On Friday March 15 — the Ides — tens-of-thousands of school-age kids around the world will go on strike from their education. It’s expected to be the biggest Friday Climate Strike yet, a movement started last year by Greta Thunberg in Stockholm, Sweden in a bid to get the adults of the world — us — to do something, anything, about the daily worsening climate crisis that will be our legacy to them: the now-coming-of-age, the Generation Climate.

The growing youth of today, those born during the last 20 years or so, don’t have a name yet. They’ve been dubbed either Generation Z or iGen (apparently we’re now attempting to name whole generations after a product line), but they’re telling us a more apt name: Generation Climate.
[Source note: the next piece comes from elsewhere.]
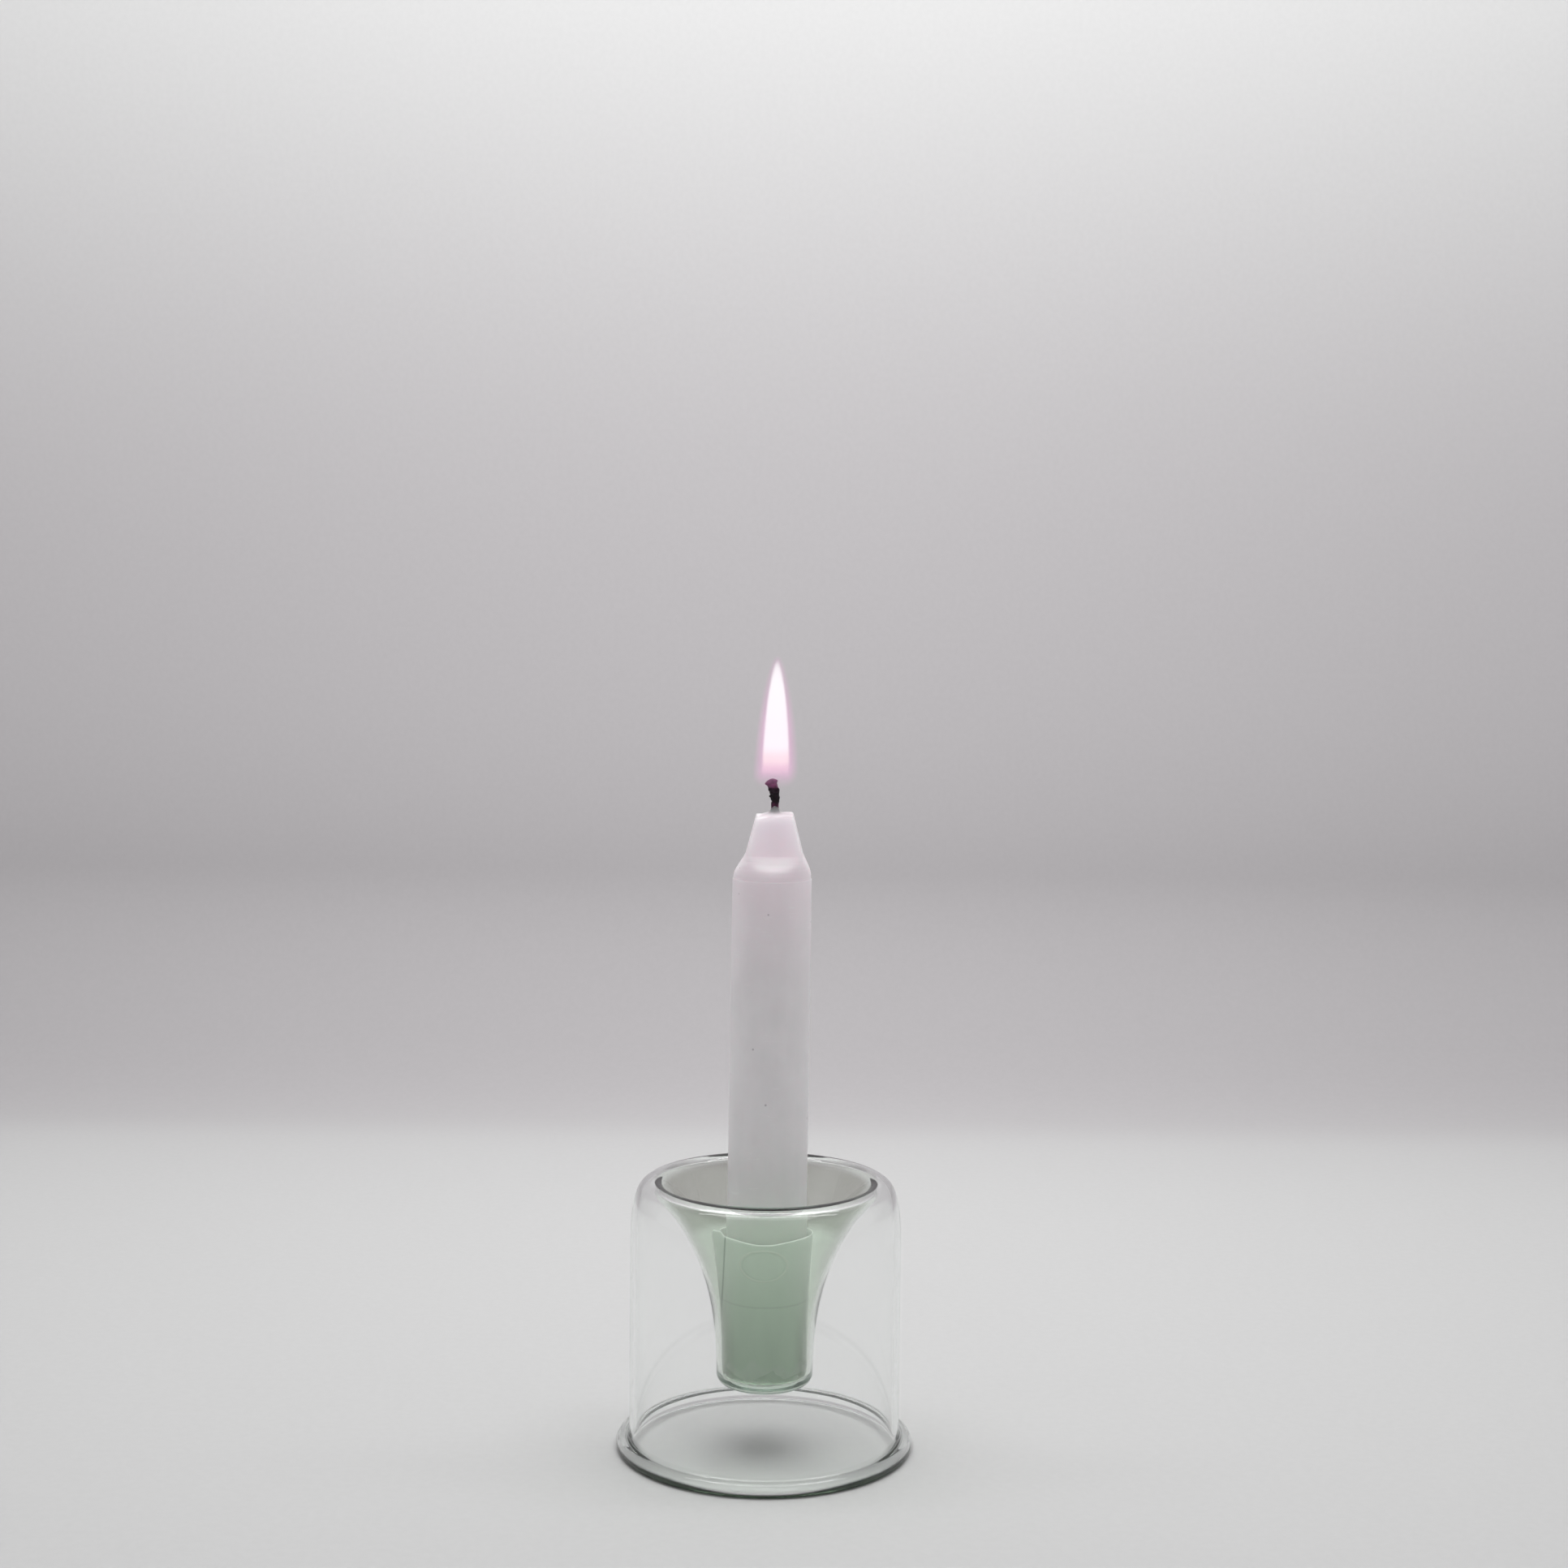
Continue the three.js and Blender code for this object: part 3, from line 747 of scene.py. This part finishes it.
def glass_profile(s):
    """Profile (r, z) of the one-piece glass, with how green each point is and where painted shade darkens the
    cup's far lip.

    It runs from the middle of the cup's underside out and up the cup's outside, over the top of the
    cavity, down the bell's inside, round the foot, up the bell's outside, over the crest and down the
    inside of the cup to the middle of its floor. Lines and easy bends are cubic curves, and the corners,
    the foot's bead and the crest are arcs. Each point's place on the bead comes last: its angle in
    degrees about the middle of the bead, or 180 elsewhere.
    """
    wall = s.bell_radius - s.bell_wall
    crest = s.bell_radius - s.shoulder_run
    cavity = wall - s.cavity_inset
    cavity_top = s.bell_height - s.crest_thickness
    shoulder = s.bell_height - s.shoulder_drop
    cup = s.socket_radius + s.cup_wall
    outer_corner, inner_corner = 3.0 * MM, 1.5 * MM
    bead_r = s.foot_radius - s.bead_radius
    half_land = s.land_width / 2
    bead_z = math.sqrt(s.bead_radius ** 2 - half_land ** 2)
    land = math.degrees(math.asin(half_land / s.bead_radius))
    bead_top = bead_z + s.bead_radius
    low = s.cup_underside + outer_corner
    inner_low = s.cup_floor + inner_corner
    slope = np.array([math.cos(s.flare_angle), math.sin(s.flare_angle)])
    fold = np.array([cavity - 0.7 * MM, cavity_top - 0.8 * MM])
    roll = s.crest_roll
    over = arc((crest, s.bell_height - roll), roll, 90, 90 + math.degrees(s.flare_angle), 16)
    parts = [
        (bezier((POLE, s.cup_underside), (4 * MM, s.cup_underside), (7 * MM, s.cup_underside),
                (cup - outer_corner, s.cup_underside), 8), 1.0),
        (arc((cup - outer_corner, low), outer_corner, -90, 0, 14)[1:], 1.0),
        (bezier((cup, low), (cup, low + 28 * MM), fold - 15 * MM * slope, fold, 60)[1:], 1.0),
        (bezier(fold, fold + 0.5 * MM * slope, (cavity - 0.35 * MM, cavity_top),
                (cavity, cavity_top), 8)[1:], 1.0),
        (bezier((cavity, cavity_top), (cavity + 0.7 * s.cavity_inset, cavity_top),
                (wall, cavity_top - 2.8 * MM), (wall, shoulder), 40)[1:], 0.0),
        (straight(wall, shoulder, s.foot_rise), 0.0),
        (bezier((wall, s.foot_rise), (wall, 3.2 * MM), (bead_r - half_land - 1.3 * MM, 0.9 * MM),
                (bead_r - half_land, 0.0), 16)[1:], 0.0),
        (arc((bead_r, bead_z), s.bead_radius, -90 + land, 90, 28), 0.0),
        (bezier((bead_r - 0.2 * MM, bead_top), (s.bell_radius + 0.2 * MM, bead_top),
                (s.bell_radius, bead_top + 0.8 * MM), (s.bell_radius, s.foot_rise), 12), 0.0),
        (straight(s.bell_radius, s.foot_rise, shoulder), 0.0),
        (bezier((s.bell_radius, shoulder), (s.bell_radius, shoulder + 0.76 * s.shoulder_drop),
                (crest + 0.8 * s.shoulder_run, s.bell_height), (crest, s.bell_height), 36)[1:], 0.0),
        (over[1:], 1.0),
        (bezier(over[-1], over[-1] - 12 * MM * slope, (s.socket_radius, inner_low + 24 * MM),
                (s.socket_radius, inner_low + 4 * MM), 64)[1:], 1.0),
        (arc((s.socket_radius - inner_corner, inner_low), inner_corner, 0, -90, 10), 1.0),
        (bezier((s.socket_radius - inner_corner, s.cup_floor), (7 * MM, s.cup_floor), (4 * MM, s.cup_floor),
                (POLE, s.cup_floor), 8)[1:], 1.0),
    ]
    profile = np.concatenate([p for p, _ in parts])
    tinted = np.concatenate([np.full(len(p), t) for p, t in parts])
    r, z = profile.T
    inside = tinted > 0.5
    fade = smooth(crest, crest - 0.6 * MM, r)
    under = smooth(cavity + 0.1 * MM, cavity - 0.5 * MM, r) * (z <= cavity_top)
    thin = 1.0 - 0.12 * smooth(40 * MM, 60 * MM, z)
    tint = np.where(inside, np.maximum(fade, under) * thin, 0.0)
    lip = inside * smooth(57 * MM, 63 * MM, z) * smooth(crest - 1.5 * MM, crest - 3.5 * MM, r)
    lip = lip * (r > 14 * MM) * (np.arange(len(r)) > len(r) // 2)
    turn = np.degrees(np.arctan2(z - bead_z, r - bead_r))
    on_bead = np.abs(np.hypot(r - bead_r, z - bead_z) - s.bead_radius) < 0.05 * MM
    under_bead = np.where(on_bead & (turn > -82), turn, 180.0)
    return profile, tint, lip, under_bead


class CANDLESTICK_OT_glass(bpy.types.Operator):
    """Turns the one-piece double-walled glass: bell, crest and cup"""
    bl_idname = "candlestick.glass"
    bl_label = "Glass Bell and Cup"

    def execute(self, context):
        s = context.scene.candlestick_glass
        profile, tint, lip, under_bead = glass_profile(s)
        rows = revolve(profile, 224)
        aside, front = np.abs(rows[..., 0]) / profile[:, :1], -rows[..., 1] / profile[:, :1]
        # Painted shade: the bead's dark band reaches higher at the sides than in front.
        limit = -8 + 30 * smooth(0.1, 0.7, aside)
        mesh = skin("glass", rows, poles=(True, True), attributes={
            "tint": tint[:, None] * (0.3 + 0.7 * smooth(0.2, 0.75, front)),
            # Painted shade on the cup's far lip and on its sides.
            "painted_far_shade": np.maximum(lip[:, None] * smooth(-6 * MM, 6 * MM, rows[..., 1]),
                                0.22 * (tint[:, None] > 0) * smooth(0.55, 0.85, aside) * (1 - lip[:, None])),
            "bead": smooth(limit + 8, limit - 16, under_bead[:, None]) * smooth(-0.3, 0.1, front),
        })
        show("glass_shell", mesh, glass_material(s), "holder", "clear_glass", "outer_bell", "candle_cup")
        return {"FINISHED"}


# ---------- candle and wick ----------

# The candle's shoulder, by share of its rise: half its width across and in front, by share of the stick's,
# and how square it is.
ACROSS = ((-0.2, 0.0, 0.2, 0.41, 0.61, 0.82, 1.02), (1.0, 1.0, 0.987, 0.93, 0.863, 0.785, 0.725))
IN_FRONT = ((-0.2, 0.2, 0.42, 0.56, 0.68, 0.85, 1.02), (1.0, 0.998, 0.965, 0.90, 0.845, 0.785, 0.727))
SQUARENESS = ((0.1, 0.5, 0.8, 1.1, 1.5), (2.0, 2.9, 4.6, 9.0, 15.0))
# The top's edge turned over: share of the edge's distance kept, and height gained in mm.
TURNED_OVER = (
    (0.988, 0.965, 0.93, 0.87, 0.78, 0.66, 0.53, 0.42), (0.22, 0.38, 0.50, 0.58, 0.63, 0.66, 0.70, 0.80),
)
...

Surprisingly, there are no hard or fast rules about when a generation begins or ends, but generally speaking the post-millennial generation is usually set at beginning sometime between 1995 and 2000. Where it ends also remains up for debate. Maybe 2010? Or maybe it’s still going. But whatever years historians eventually land on, the post-millennials are the first full generation born into a world where climate catastrophe is already an established fact.

School Strike for Climate, a.k.a. Fridays For Our Future, in front of Helsinki’s Parliament House in January. Photo by: Kaihsu Tai.
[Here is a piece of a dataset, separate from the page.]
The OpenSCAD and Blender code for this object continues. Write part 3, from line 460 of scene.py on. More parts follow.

By the time the first members of Generation Climate were born, not only was Hansen’s testimony old news, but the U.N.’s Intergovernmental Panel on Climate Change (IPCC) had already released two reports — one in 1990 and another in 1995 — detailing the basics of climate science and outlining, in the second report, “the potential for human activities to alter the Earth’s climate to an extent unprecedented in human history.”

Generation Climate will spend the entirety of their adult lives in a world that is already 1 degree Celsius (1.8 degrees Fahrenheit) warmer than it should be, and where carbon dioxide concentrations are outside any previous generations’ experience. In 2013, when Generation Climate ranged from toddler to 18, atmospheric concentrations of carbon dioxide hit 400 parts per million (ppm) for the first time since humans walked the Earth. Adam and Eve never saw a climate like this.

Generation Climate will also experience the impacts of our inaction like none before them. Given that some of them will live to see the year 2100, this is the generation that could see the world’s coral reefs wiped off the face of the Earth, that could see an Arctic wholly free of ice and sea levels swallow islands and coastlines across the world. This is the generation that may see widespread famines due to agricultural failure and desertification. This is the generation that may see social and political upheaval from mass migrations, conflict, and societal breakdowns caused by a destabilized climate.

None of this will be Generation Climate’s fault. They will be inheriting the world we have consciously created.

We’ve now had the gift of more than 30 years to confront the climate crisis, thirty years and three generations of leaders: the Silent Generation, the Baby Boomers and most recently, Gen X. If the ultimate goal is to decrease global carbon emissions then you could argue we’ve achieved little to date. While we managed to level off global emissions for a few years, last year saw a new record high.

In fact, one could argue that the leaders of these three generations, time and again, have actually heard the climate concerns and then done the exact opposite of what they should: opening up more areas to oil drilling, building more coal plants, throwing more tax dollars into fossil fuel subsidies. Leaders have time and again chosen deregulation when increased oversight was required and laissez-faire capitalism when what capitalism most needed a leash. Maybe a muzzle.

Perhaps the most important measure to combat climate change has been the Paris Agreement. However, this agreement was never an end in itself, but only a beginning — in many ways the easy part. The hard part — the great transformation, nation by nation — still has to be done. And few nations appear serious yet about doing the heavy lifting.

No matter what the next couple of decades hold — whether we finally get serious about solving the climate catastrophe or we continue to neglect our responsibilities — Generation Climate will face the consequences of 30 years of shirking. And their leaders will no longer have the luxury of turning away.

As the students leave their backpacks at home and pick up their placards, as they fill the streets and chant for courage, remember they are standing up for their generation. For their future. They are telling us to stop turning aside. They are Generation Climate and we would do well to listen.